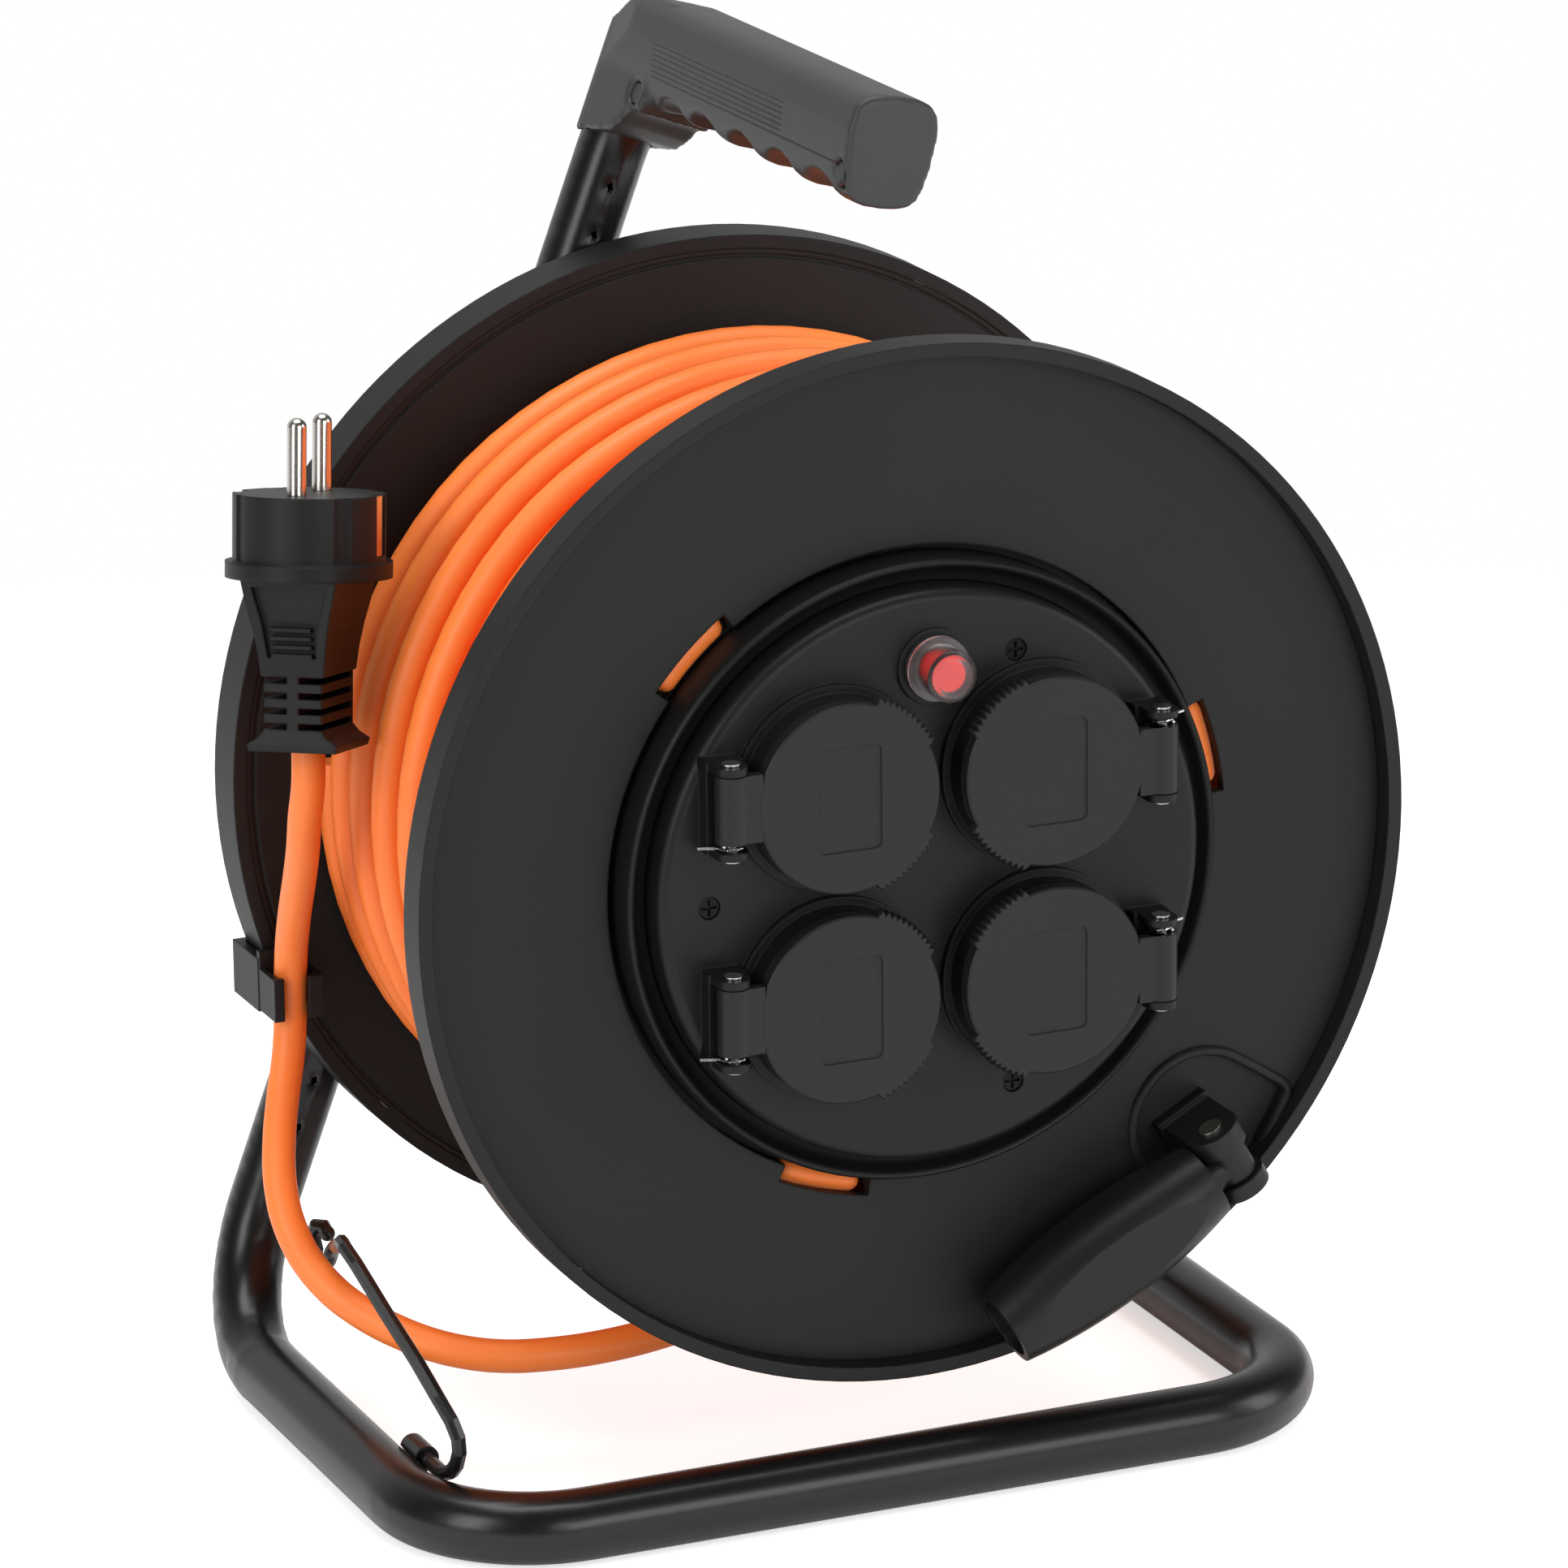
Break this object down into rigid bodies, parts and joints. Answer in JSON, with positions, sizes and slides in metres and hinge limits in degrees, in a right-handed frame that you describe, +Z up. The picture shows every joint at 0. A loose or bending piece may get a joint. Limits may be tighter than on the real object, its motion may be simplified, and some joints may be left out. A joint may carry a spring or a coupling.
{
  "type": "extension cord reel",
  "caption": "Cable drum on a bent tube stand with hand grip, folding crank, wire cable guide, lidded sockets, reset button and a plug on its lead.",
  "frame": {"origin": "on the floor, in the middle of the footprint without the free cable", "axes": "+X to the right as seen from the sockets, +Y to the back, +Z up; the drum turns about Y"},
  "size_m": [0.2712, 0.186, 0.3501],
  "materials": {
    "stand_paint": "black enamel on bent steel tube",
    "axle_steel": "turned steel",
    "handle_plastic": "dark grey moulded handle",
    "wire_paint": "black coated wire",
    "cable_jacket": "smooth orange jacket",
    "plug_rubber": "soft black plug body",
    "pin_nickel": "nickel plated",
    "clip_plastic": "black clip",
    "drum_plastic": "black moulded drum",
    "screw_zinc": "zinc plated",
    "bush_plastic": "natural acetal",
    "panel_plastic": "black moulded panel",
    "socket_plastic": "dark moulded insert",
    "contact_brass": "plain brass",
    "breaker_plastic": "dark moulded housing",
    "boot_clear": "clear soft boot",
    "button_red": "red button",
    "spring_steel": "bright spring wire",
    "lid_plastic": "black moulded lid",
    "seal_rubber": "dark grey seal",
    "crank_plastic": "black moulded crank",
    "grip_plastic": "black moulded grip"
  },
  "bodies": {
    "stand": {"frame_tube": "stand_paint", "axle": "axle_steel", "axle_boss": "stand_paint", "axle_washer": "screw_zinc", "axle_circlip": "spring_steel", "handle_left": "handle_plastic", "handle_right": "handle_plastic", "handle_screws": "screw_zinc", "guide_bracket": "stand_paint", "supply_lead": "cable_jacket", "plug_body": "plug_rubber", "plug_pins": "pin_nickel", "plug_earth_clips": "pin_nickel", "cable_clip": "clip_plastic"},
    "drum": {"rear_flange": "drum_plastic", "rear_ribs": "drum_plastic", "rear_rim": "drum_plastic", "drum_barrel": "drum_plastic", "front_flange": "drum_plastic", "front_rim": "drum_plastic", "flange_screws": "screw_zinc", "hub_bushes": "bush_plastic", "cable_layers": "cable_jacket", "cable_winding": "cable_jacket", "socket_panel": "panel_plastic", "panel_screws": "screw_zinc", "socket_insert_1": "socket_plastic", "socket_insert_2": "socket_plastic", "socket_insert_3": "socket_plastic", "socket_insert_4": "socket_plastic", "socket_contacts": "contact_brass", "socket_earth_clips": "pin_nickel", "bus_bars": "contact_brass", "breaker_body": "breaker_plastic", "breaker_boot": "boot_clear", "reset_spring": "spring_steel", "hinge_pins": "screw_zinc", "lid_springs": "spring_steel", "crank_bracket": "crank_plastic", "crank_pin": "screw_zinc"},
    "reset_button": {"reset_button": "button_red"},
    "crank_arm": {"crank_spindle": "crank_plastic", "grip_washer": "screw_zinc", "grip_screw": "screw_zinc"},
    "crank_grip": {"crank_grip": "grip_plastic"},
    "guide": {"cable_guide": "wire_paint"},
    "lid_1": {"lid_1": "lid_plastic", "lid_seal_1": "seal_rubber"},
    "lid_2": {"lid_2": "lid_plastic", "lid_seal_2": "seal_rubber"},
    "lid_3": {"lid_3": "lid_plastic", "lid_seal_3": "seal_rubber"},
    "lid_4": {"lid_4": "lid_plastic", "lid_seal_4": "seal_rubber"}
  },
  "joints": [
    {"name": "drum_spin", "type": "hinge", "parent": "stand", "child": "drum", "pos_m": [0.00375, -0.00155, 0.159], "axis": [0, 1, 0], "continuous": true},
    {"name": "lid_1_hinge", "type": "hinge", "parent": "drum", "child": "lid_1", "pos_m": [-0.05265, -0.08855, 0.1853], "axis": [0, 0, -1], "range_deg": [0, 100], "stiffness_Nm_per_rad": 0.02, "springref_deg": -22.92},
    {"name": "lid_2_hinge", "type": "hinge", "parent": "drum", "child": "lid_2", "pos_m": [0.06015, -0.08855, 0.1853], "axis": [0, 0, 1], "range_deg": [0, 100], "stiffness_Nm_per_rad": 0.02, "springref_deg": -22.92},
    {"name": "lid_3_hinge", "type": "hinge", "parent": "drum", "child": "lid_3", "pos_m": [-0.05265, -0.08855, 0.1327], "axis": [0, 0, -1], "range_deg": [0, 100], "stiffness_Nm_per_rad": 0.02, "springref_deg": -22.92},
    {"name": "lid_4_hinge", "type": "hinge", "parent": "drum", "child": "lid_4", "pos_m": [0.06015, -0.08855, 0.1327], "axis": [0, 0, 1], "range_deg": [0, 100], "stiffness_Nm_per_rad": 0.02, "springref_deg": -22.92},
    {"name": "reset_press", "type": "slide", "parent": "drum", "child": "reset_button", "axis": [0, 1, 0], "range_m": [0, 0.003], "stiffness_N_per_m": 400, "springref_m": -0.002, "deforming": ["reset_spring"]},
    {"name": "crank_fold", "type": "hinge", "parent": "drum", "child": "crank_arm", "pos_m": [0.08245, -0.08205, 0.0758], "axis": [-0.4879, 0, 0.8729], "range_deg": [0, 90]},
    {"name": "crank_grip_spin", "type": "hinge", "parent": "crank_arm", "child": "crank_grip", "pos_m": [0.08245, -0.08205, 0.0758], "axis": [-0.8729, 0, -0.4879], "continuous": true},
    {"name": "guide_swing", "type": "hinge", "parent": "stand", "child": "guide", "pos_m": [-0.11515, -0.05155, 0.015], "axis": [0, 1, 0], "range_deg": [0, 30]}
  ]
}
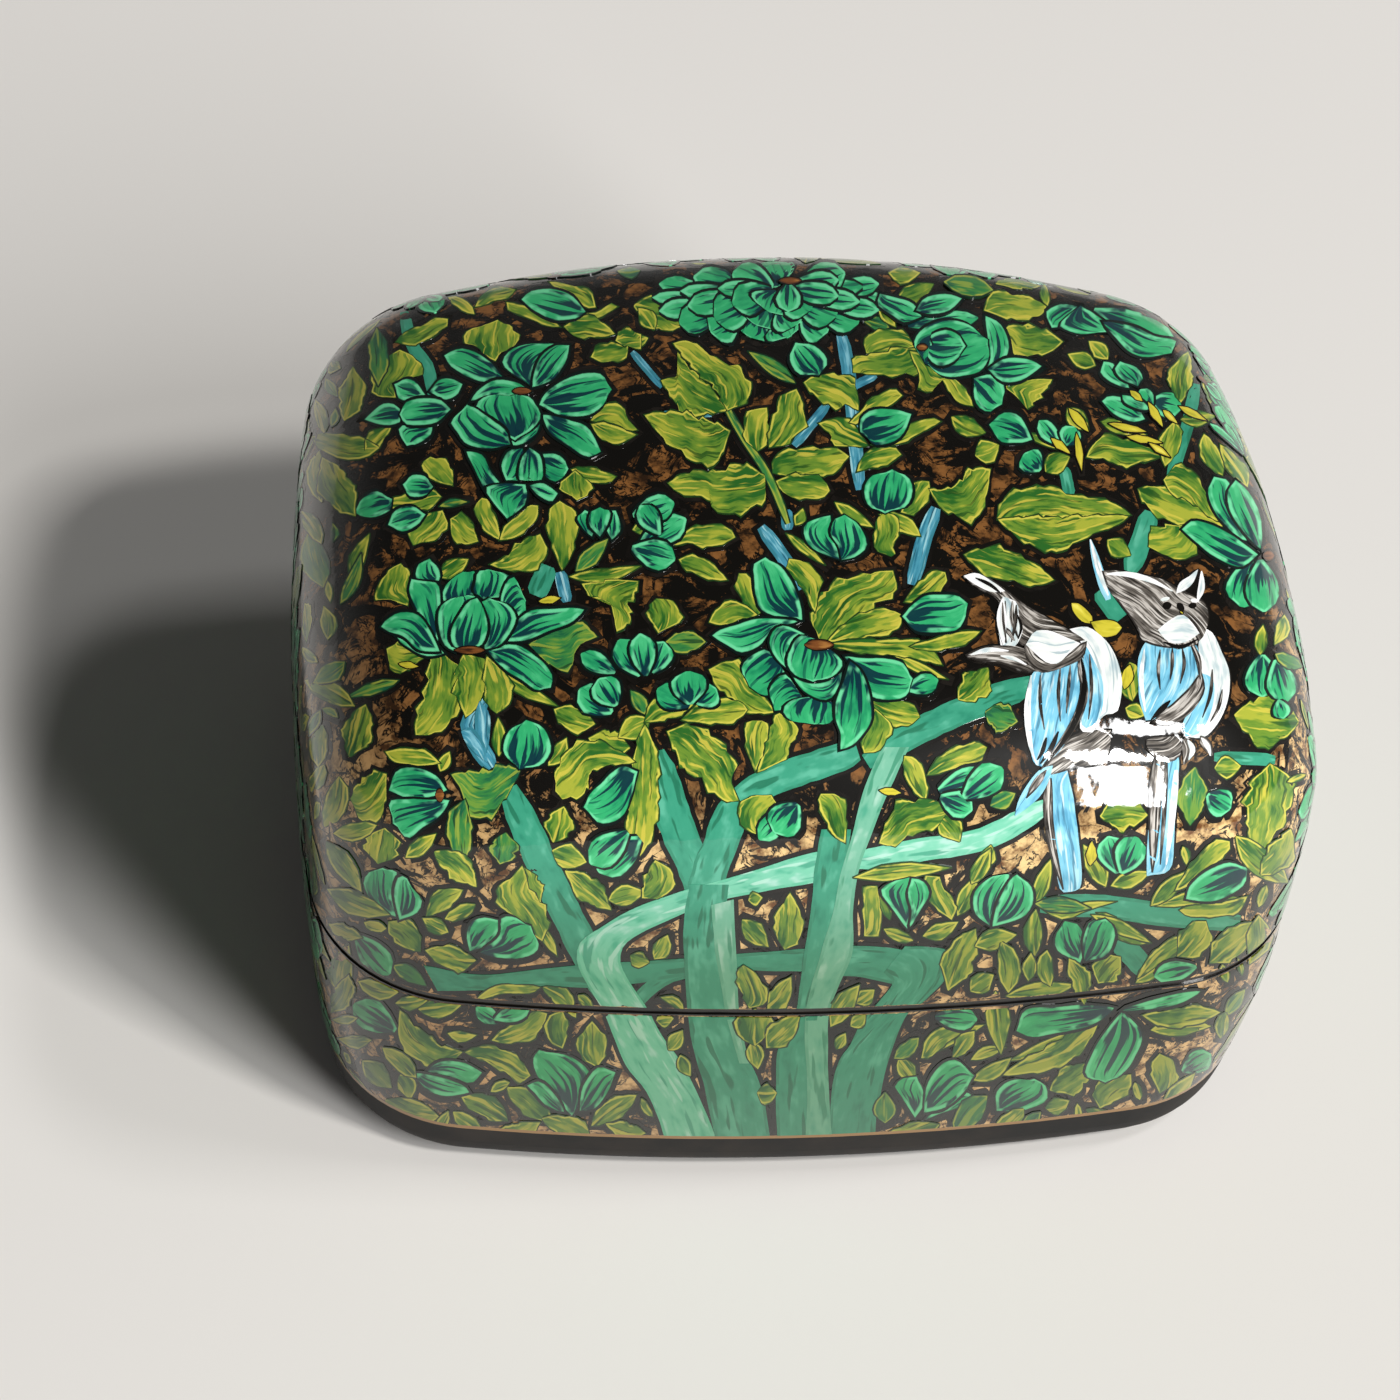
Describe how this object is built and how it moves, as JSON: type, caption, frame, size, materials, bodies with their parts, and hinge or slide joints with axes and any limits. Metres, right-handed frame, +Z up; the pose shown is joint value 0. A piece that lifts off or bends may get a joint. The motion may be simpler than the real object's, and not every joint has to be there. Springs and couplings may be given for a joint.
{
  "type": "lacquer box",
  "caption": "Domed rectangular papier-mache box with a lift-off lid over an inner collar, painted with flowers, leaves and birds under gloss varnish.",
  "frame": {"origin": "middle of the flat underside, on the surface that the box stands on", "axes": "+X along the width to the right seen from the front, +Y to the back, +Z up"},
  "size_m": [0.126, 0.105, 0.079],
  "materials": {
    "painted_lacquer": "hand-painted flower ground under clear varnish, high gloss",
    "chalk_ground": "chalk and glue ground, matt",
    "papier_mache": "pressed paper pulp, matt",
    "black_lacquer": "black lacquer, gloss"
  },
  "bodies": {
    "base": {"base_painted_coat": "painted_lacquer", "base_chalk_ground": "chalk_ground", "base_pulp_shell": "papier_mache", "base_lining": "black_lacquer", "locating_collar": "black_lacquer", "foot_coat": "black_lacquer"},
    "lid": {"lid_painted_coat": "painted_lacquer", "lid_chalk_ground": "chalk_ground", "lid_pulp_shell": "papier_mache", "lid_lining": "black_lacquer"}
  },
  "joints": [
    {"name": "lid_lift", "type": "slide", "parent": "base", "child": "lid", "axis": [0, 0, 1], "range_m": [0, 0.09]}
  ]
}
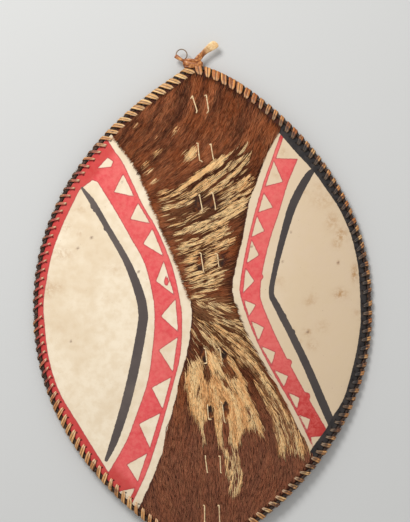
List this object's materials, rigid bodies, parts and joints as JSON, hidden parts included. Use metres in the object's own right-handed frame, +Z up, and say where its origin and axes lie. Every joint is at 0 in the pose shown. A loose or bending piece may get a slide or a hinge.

### [Aim of the task]
All records above are to be printed exactly, minus the pictures they contain.

### [Output below]
Break this object down into rigid bodies, parts and joints. Answer in JSON, with positions, sizes and slides in metres and hinge limits in degrees, in a right-handed frame that you describe, +Z up. The picture shows every joint at 0. A loose or bending piece may get a joint. Limits may be tighter than on the real object, its motion may be simplified, and some joints may be left out. A joint may carry a spring or a coupling.
{
  "type": "extension cord reel",
  "caption": "Cable drum on a bent tube stand with hand grip, folding crank, wire cable guide, lidded sockets, reset button and a plug on its lead.",
  "frame": {"origin": "on the floor, in the middle of the footprint without the free cable", "axes": "+X to the right as seen from the sockets, +Y to the back, +Z up; the drum turns about Y"},
  "size_m": [0.2712, 0.186, 0.3501],
  "materials": {
    "stand_paint": "black enamel on bent steel tube",
    "axle_steel": "turned steel",
    "handle_plastic": "dark grey moulded handle",
    "wire_paint": "black coated wire",
    "cable_jacket": "smooth orange jacket",
    "plug_rubber": "soft black plug body",
    "pin_nickel": "nickel plated",
    "clip_plastic": "black clip",
    "drum_plastic": "black moulded drum",
    "screw_zinc": "zinc plated",
    "bush_plastic": "natural acetal",
    "panel_plastic": "black moulded panel",
    "socket_plastic": "dark moulded insert",
    "contact_brass": "plain brass",
    "breaker_plastic": "dark moulded housing",
    "boot_clear": "clear soft boot",
    "button_red": "red button",
    "spring_steel": "bright spring wire",
    "lid_plastic": "black moulded lid",
    "seal_rubber": "dark grey seal",
    "crank_plastic": "black moulded crank",
    "grip_plastic": "black moulded grip"
  },
  "bodies": {
    "stand": {"frame_tube": "stand_paint", "axle": "axle_steel", "axle_boss": "stand_paint", "axle_washer": "screw_zinc", "axle_circlip": "spring_steel", "handle_left": "handle_plastic", "handle_right": "handle_plastic", "handle_screws": "screw_zinc", "guide_bracket": "stand_paint", "supply_lead": "cable_jacket", "plug_body": "plug_rubber", "plug_pins": "pin_nickel", "plug_earth_clips": "pin_nickel", "cable_clip": "clip_plastic"},
    "drum": {"rear_flange": "drum_plastic", "rear_ribs": "drum_plastic", "rear_rim": "drum_plastic", "drum_barrel": "drum_plastic", "front_flange": "drum_plastic", "front_rim": "drum_plastic", "flange_screws": "screw_zinc", "hub_bushes": "bush_plastic", "cable_layers": "cable_jacket", "cable_winding": "cable_jacket", "socket_panel": "panel_plastic", "panel_screws": "screw_zinc", "socket_insert_1": "socket_plastic", "socket_insert_2": "socket_plastic", "socket_insert_3": "socket_plastic", "socket_insert_4": "socket_plastic", "socket_contacts": "contact_brass", "socket_earth_clips": "pin_nickel", "bus_bars": "contact_brass", "breaker_body": "breaker_plastic", "breaker_boot": "boot_clear", "reset_spring": "spring_steel", "hinge_pins": "screw_zinc", "lid_springs": "spring_steel", "crank_bracket": "crank_plastic", "crank_pin": "screw_zinc"},
    "reset_button": {"reset_button": "button_red"},
    "crank_arm": {"crank_spindle": "crank_plastic", "grip_washer": "screw_zinc", "grip_screw": "screw_zinc"},
    "crank_grip": {"crank_grip": "grip_plastic"},
    "guide": {"cable_guide": "wire_paint"},
    "lid_1": {"lid_1": "lid_plastic", "lid_seal_1": "seal_rubber"},
    "lid_2": {"lid_2": "lid_plastic", "lid_seal_2": "seal_rubber"},
    "lid_3": {"lid_3": "lid_plastic", "lid_seal_3": "seal_rubber"},
    "lid_4": {"lid_4": "lid_plastic", "lid_seal_4": "seal_rubber"}
  },
  "joints": [
    {"name": "drum_spin", "type": "hinge", "parent": "stand", "child": "drum", "pos_m": [0.00375, -0.00155, 0.159], "axis": [0, 1, 0], "continuous": true},
    {"name": "lid_1_hinge", "type": "hinge", "parent": "drum", "child": "lid_1", "pos_m": [-0.05265, -0.08855, 0.1853], "axis": [0, 0, -1], "range_deg": [0, 100], "stiffness_Nm_per_rad": 0.02, "springref_deg": -22.92},
    {"name": "lid_2_hinge", "type": "hinge", "parent": "drum", "child": "lid_2", "pos_m": [0.06015, -0.08855, 0.1853], "axis": [0, 0, 1], "range_deg": [0, 100], "stiffness_Nm_per_rad": 0.02, "springref_deg": -22.92},
    {"name": "lid_3_hinge", "type": "hinge", "parent": "drum", "child": "lid_3", "pos_m": [-0.05265, -0.08855, 0.1327], "axis": [0, 0, -1], "range_deg": [0, 100], "stiffness_Nm_per_rad": 0.02, "springref_deg": -22.92},
    {"name": "lid_4_hinge", "type": "hinge", "parent": "drum", "child": "lid_4", "pos_m": [0.06015, -0.08855, 0.1327], "axis": [0, 0, 1], "range_deg": [0, 100], "stiffness_Nm_per_rad": 0.02, "springref_deg": -22.92},
    {"name": "reset_press", "type": "slide", "parent": "drum", "child": "reset_button", "axis": [0, 1, 0], "range_m": [0, 0.003], "stiffness_N_per_m": 400, "springref_m": -0.002, "deforming": ["reset_spring"]},
    {"name": "crank_fold", "type": "hinge", "parent": "drum", "child": "crank_arm", "pos_m": [0.08245, -0.08205, 0.0758], "axis": [-0.4879, 0, 0.8729], "range_deg": [0, 90]},
    {"name": "crank_grip_spin", "type": "hinge", "parent": "crank_arm", "child": "crank_grip", "pos_m": [0.08245, -0.08205, 0.0758], "axis": [-0.8729, 0, -0.4879], "continuous": true},
    {"name": "guide_swing", "type": "hinge", "parent": "stand", "child": "guide", "pos_m": [-0.11515, -0.05155, 0.015], "axis": [0, 1, 0], "range_deg": [0, 30]}
  ]
}
Describe how this object is built and how it moves, as JSON: type, caption, frame, size, materials, bodies with their parts, and hinge or slide joints with axes and any limits. Metres, right-handed frame, +Z up; the pose shown is joint value 0. A piece that lifts off or bends may get a joint. The motion may be simpler than the real object's, and not every joint has to be there. Springs and couplings may be given for a joint.
{
  "type": "lacquer box",
  "caption": "Domed rectangular papier-mache box with a lift-off lid over an inner collar, painted with flowers, leaves and birds under gloss varnish.",
  "frame": {"origin": "middle of the flat underside, on the surface that the box stands on", "axes": "+X along the width to the right seen from the front, +Y to the back, +Z up"},
  "size_m": [0.126, 0.105, 0.079],
  "materials": {
    "painted_lacquer": "hand-painted flower ground under clear varnish, high gloss",
    "chalk_ground": "chalk and glue ground, matt",
    "papier_mache": "pressed paper pulp, matt",
    "black_lacquer": "black lacquer, gloss"
  },
  "bodies": {
    "base": {"base_painted_coat": "painted_lacquer", "base_chalk_ground": "chalk_ground", "base_pulp_shell": "papier_mache", "base_lining": "black_lacquer", "locating_collar": "black_lacquer", "foot_coat": "black_lacquer"},
    "lid": {"lid_painted_coat": "painted_lacquer", "lid_chalk_ground": "chalk_ground", "lid_pulp_shell": "papier_mache", "lid_lining": "black_lacquer"}
  },
  "joints": [
    {"name": "lid_lift", "type": "slide", "parent": "base", "child": "lid", "axis": [0, 0, 1], "range_m": [0, 0.09]}
  ]
}
List this object's materials, rigid bodies, parts and joints as JSON, hidden parts included. Use metres in the object's own right-handed frame, +Z up, and say where its origin and axes lie. Every joint is at 0 in the pose shown. A loose or bending piece may get a slide or a hinge.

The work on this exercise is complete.